* **Prompt**: Write out, exactly as given, every line from the one holding "blank -= [lead_cone(index, True)" to the one holding "the imported part.", including both.

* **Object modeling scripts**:
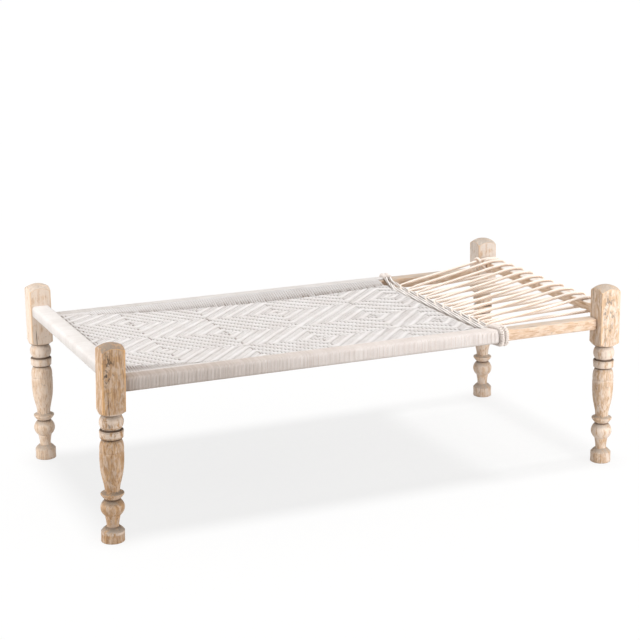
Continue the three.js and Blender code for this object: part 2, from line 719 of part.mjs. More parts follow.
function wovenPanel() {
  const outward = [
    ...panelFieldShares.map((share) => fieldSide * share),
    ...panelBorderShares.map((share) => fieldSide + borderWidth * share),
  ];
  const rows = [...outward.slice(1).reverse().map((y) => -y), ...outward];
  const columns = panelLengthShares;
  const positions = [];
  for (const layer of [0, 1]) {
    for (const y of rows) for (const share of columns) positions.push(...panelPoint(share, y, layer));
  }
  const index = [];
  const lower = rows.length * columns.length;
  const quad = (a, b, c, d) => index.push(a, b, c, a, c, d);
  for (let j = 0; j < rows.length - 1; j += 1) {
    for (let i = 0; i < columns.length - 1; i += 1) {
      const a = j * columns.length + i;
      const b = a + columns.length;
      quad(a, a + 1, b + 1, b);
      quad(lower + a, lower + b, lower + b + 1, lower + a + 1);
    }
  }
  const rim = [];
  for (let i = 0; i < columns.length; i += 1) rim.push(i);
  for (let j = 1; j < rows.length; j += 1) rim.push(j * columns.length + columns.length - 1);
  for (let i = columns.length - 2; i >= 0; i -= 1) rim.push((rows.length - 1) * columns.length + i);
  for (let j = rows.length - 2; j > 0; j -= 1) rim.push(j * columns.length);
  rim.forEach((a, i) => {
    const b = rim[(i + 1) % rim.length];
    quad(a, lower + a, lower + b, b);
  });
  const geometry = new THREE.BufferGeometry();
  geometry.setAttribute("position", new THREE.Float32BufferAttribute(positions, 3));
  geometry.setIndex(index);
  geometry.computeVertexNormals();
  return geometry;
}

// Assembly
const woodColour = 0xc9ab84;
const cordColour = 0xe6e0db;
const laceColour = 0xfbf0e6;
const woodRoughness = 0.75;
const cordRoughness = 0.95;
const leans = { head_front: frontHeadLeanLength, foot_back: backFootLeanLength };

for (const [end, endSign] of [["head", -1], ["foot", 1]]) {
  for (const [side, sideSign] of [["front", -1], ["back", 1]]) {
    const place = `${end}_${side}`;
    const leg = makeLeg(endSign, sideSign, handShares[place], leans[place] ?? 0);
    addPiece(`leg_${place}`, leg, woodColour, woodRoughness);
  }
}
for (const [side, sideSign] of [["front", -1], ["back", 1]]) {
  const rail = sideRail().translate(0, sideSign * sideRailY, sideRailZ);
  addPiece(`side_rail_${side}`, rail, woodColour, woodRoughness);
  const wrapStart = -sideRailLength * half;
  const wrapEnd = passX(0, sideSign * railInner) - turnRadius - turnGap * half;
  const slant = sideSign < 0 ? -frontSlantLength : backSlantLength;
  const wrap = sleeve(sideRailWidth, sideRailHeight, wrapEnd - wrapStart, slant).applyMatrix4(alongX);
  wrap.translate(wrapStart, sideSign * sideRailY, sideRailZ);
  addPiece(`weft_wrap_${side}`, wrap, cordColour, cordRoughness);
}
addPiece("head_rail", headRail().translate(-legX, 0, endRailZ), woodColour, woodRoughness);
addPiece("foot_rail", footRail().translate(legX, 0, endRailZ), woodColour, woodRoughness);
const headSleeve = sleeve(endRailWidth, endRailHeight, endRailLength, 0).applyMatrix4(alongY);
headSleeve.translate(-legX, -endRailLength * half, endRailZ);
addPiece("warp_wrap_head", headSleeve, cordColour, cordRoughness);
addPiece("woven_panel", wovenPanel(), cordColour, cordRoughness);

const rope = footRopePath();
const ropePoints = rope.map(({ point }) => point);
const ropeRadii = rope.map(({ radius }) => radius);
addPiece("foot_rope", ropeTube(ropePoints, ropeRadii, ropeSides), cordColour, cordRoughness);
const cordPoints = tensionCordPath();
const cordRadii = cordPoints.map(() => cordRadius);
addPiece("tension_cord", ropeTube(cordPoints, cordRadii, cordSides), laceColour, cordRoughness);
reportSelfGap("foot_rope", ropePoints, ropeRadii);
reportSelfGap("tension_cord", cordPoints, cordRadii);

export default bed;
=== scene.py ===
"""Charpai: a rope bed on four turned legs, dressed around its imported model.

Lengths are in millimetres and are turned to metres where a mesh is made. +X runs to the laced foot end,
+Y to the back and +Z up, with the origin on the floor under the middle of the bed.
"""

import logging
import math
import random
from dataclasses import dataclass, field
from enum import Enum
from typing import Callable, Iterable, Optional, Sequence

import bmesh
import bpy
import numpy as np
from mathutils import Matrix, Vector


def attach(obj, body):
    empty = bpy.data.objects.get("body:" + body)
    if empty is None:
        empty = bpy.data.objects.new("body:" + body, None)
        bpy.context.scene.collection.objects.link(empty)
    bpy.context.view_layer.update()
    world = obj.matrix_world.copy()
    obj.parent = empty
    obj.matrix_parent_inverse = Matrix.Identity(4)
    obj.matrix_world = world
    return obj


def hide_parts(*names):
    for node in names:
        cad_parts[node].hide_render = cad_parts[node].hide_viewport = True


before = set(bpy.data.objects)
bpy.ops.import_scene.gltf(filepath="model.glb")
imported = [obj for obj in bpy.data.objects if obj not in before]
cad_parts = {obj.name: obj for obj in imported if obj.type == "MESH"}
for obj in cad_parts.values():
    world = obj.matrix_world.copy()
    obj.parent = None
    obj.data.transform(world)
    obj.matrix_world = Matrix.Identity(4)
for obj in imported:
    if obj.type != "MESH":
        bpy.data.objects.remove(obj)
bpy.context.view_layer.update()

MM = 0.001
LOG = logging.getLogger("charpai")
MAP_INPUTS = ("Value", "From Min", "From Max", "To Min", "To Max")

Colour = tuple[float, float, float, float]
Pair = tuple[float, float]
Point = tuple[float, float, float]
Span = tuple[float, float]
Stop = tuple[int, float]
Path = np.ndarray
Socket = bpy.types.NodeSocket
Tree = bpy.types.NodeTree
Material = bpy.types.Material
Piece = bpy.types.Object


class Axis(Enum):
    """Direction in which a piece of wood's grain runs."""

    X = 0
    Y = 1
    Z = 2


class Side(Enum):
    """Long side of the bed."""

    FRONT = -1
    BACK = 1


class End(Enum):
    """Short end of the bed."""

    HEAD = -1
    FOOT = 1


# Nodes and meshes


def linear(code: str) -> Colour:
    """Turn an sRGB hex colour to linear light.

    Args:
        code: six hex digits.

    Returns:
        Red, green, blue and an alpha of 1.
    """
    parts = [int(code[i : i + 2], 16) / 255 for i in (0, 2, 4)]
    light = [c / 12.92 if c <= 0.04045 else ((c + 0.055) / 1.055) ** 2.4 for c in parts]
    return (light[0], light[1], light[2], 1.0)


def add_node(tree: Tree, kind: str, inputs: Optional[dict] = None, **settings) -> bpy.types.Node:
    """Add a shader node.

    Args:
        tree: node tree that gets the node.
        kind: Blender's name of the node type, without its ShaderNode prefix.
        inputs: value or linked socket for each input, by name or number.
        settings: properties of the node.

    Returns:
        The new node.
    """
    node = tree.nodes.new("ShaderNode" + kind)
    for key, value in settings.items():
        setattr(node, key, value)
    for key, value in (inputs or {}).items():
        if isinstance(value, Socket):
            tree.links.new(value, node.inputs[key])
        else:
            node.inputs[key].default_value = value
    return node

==

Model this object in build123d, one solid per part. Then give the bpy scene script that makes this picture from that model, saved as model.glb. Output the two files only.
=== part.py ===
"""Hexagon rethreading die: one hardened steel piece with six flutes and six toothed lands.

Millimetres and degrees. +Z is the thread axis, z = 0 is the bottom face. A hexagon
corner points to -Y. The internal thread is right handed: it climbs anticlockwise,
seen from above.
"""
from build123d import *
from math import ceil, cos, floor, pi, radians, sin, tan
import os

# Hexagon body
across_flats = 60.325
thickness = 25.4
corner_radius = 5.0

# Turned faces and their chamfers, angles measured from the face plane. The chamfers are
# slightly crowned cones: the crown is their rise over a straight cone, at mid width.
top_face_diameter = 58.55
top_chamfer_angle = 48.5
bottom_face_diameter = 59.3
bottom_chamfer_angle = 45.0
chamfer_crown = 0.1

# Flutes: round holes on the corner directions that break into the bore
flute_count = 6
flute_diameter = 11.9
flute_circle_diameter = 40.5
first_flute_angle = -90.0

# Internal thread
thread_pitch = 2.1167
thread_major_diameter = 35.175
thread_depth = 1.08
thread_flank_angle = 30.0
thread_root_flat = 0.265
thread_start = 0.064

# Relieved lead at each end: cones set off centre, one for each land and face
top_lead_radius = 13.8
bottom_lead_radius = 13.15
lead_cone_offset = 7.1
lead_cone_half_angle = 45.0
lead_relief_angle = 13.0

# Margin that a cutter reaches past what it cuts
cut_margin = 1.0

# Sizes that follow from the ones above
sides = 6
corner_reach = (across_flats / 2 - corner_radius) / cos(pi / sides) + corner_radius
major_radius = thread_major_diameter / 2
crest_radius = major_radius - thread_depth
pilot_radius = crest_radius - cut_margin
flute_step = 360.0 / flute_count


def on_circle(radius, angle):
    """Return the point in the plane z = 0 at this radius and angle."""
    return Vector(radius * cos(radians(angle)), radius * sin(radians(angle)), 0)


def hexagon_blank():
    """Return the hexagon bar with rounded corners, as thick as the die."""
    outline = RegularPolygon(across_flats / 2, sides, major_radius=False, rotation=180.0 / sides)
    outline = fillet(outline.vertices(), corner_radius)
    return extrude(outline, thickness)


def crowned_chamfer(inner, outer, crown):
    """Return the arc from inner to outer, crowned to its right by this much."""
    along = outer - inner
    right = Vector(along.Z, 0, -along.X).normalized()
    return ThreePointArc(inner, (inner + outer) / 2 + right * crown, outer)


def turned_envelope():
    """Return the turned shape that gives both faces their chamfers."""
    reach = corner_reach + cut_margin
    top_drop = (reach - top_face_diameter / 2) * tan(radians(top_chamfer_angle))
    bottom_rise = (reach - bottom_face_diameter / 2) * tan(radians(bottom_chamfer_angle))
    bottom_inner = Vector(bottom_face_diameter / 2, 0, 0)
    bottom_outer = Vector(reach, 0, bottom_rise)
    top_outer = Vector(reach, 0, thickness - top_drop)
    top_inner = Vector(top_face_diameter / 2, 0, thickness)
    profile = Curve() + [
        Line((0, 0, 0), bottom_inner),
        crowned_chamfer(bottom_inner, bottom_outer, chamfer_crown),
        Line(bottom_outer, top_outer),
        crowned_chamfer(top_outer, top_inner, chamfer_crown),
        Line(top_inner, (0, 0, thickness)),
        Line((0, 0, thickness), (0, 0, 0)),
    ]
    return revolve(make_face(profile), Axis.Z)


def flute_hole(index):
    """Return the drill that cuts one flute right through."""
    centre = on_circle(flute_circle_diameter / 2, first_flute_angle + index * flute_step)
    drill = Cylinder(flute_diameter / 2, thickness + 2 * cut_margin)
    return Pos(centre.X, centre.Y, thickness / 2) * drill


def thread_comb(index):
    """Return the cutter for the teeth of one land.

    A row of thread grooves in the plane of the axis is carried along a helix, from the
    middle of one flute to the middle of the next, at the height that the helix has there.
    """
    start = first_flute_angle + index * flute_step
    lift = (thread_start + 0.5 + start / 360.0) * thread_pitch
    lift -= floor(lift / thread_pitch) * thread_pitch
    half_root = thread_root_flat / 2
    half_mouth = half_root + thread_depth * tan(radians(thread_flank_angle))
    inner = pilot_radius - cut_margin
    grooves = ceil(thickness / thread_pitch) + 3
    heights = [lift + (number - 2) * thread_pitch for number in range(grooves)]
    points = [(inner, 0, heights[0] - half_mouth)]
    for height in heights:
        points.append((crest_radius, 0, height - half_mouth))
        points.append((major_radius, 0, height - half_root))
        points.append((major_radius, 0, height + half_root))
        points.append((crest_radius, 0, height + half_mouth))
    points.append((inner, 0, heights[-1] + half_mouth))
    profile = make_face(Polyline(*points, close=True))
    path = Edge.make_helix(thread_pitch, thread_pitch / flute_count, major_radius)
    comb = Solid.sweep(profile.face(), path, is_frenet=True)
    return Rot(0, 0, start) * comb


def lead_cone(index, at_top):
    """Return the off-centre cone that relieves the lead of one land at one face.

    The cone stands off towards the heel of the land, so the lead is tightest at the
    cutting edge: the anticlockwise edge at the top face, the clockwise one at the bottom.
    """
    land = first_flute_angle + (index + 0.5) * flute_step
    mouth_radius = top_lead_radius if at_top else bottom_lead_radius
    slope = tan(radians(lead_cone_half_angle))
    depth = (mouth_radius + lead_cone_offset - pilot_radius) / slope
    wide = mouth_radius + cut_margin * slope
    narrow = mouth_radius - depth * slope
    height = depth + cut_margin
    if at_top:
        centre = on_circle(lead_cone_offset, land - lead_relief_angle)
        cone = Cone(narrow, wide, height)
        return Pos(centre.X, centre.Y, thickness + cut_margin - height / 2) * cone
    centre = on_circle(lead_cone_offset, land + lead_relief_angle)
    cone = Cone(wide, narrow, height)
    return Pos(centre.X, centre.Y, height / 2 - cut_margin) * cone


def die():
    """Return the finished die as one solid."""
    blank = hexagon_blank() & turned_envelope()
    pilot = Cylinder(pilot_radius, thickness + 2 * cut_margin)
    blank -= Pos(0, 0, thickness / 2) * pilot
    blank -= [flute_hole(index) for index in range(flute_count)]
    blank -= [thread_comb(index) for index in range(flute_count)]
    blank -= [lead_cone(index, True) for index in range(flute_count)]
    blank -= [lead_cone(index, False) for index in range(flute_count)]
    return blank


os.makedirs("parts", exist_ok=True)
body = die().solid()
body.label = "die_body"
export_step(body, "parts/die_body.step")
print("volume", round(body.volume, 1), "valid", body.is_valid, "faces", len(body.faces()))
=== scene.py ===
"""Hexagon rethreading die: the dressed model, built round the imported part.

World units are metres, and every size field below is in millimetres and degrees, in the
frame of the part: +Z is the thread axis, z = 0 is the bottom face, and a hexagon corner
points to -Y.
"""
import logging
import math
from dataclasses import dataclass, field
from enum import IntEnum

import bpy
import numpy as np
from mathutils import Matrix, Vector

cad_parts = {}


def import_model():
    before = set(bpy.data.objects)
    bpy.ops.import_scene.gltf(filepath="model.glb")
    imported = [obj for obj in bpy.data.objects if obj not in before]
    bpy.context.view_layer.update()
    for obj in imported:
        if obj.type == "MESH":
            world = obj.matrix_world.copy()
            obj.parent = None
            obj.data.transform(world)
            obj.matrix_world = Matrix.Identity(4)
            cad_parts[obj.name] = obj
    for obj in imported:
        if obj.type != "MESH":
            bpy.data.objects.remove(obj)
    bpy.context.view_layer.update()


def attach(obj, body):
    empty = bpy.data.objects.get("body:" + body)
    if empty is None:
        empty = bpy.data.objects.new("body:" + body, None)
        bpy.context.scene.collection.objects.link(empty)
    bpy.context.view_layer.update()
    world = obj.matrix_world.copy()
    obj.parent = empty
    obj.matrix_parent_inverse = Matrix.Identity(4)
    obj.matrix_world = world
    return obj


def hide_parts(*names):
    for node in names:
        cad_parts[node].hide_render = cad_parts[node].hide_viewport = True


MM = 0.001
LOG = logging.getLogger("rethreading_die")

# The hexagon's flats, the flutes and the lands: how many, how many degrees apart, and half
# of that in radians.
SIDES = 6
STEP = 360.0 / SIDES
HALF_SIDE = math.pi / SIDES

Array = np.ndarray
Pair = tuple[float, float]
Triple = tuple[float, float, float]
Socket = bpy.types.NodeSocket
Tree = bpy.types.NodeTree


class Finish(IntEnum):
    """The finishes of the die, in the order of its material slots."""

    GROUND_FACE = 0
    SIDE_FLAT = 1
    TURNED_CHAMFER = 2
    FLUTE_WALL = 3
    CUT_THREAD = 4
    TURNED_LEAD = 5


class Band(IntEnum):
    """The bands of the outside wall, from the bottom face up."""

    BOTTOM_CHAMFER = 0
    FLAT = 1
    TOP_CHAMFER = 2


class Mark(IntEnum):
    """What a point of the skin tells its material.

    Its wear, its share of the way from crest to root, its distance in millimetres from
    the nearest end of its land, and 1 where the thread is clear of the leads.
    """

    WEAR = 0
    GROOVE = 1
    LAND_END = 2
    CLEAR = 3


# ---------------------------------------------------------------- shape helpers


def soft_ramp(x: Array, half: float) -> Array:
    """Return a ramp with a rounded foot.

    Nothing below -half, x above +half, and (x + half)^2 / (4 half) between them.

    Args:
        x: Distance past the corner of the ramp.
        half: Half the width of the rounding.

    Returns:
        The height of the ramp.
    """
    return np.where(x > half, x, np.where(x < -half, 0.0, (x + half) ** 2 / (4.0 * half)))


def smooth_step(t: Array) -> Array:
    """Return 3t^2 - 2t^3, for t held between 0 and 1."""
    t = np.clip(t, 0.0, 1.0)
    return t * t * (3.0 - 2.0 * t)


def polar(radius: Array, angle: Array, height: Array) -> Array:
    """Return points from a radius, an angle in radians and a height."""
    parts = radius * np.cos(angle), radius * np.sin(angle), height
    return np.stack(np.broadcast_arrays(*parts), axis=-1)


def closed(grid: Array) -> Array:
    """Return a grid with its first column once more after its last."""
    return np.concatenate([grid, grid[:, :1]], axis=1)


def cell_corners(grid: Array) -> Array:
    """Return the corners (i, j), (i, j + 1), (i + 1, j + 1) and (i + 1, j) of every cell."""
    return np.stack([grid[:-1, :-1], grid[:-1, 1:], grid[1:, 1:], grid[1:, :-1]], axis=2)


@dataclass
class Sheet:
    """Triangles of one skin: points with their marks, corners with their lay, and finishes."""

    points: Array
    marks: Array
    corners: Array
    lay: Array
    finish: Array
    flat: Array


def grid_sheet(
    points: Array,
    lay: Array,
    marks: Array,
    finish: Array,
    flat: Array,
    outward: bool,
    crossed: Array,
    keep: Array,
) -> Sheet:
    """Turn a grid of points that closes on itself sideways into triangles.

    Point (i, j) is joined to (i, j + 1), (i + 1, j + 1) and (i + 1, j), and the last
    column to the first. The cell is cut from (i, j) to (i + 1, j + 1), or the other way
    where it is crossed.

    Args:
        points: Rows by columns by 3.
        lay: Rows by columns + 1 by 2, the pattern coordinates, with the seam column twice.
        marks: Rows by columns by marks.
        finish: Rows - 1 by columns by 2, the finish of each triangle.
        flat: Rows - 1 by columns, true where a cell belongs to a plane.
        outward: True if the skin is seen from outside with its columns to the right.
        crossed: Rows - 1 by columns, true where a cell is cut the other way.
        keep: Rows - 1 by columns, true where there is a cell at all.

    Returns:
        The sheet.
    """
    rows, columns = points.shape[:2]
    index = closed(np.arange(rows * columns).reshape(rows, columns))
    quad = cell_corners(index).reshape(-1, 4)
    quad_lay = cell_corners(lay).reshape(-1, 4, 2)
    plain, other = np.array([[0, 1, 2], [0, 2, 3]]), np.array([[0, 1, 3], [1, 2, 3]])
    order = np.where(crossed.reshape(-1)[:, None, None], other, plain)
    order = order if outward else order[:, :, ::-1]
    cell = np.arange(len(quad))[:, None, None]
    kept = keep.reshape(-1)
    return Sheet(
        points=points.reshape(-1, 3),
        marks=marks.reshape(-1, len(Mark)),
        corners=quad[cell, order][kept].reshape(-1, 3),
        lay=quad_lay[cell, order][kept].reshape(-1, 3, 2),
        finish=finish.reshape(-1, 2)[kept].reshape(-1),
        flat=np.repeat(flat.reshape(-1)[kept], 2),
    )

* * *

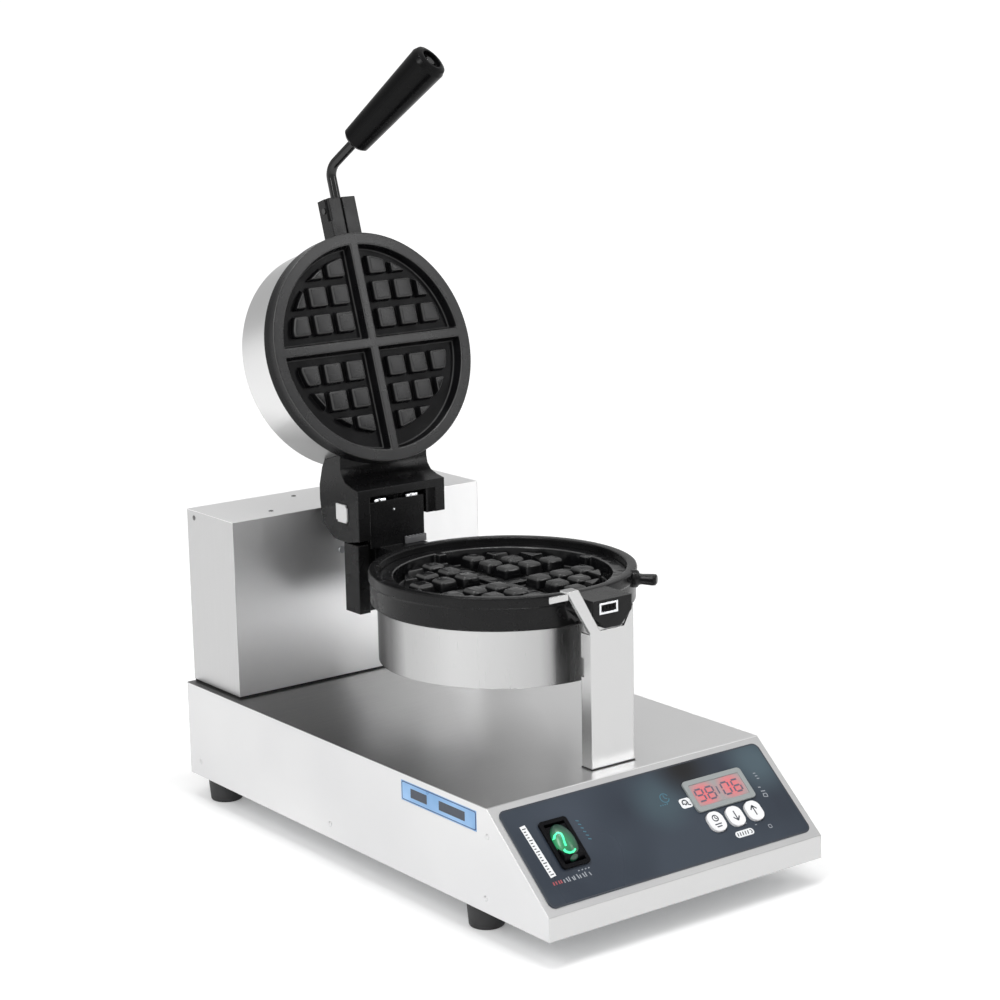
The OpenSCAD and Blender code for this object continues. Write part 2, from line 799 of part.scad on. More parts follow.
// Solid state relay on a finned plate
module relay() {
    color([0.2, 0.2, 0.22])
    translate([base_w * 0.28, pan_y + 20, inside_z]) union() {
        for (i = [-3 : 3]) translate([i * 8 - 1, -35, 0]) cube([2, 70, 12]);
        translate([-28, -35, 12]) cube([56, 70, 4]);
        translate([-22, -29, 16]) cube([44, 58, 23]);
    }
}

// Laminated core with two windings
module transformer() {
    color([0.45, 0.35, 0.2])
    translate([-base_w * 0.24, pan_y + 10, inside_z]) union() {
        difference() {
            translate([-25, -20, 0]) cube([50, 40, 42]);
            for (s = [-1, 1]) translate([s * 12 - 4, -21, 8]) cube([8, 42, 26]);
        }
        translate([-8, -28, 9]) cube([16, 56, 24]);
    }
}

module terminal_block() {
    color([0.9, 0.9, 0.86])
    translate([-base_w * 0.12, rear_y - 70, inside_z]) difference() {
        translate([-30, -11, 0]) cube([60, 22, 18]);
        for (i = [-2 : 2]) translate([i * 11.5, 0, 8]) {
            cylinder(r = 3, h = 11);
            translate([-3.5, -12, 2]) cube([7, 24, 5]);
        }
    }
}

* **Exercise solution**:
    blank -= [lead_cone(index, True) for index in range(flute_count)]
    blank -= [lead_cone(index, False) for index in range(flute_count)]
    return blank


os.makedirs("parts", exist_ok=True)
body = die().solid()
body.label = "die_body"
export_step(body, "parts/die_body.step")
print("volume", round(body.volume, 1), "valid", body.is_valid, "faces", len(body.faces()))
=== scene.py ===
"""Hexagon rethreading die: the dressed model, built round the imported part.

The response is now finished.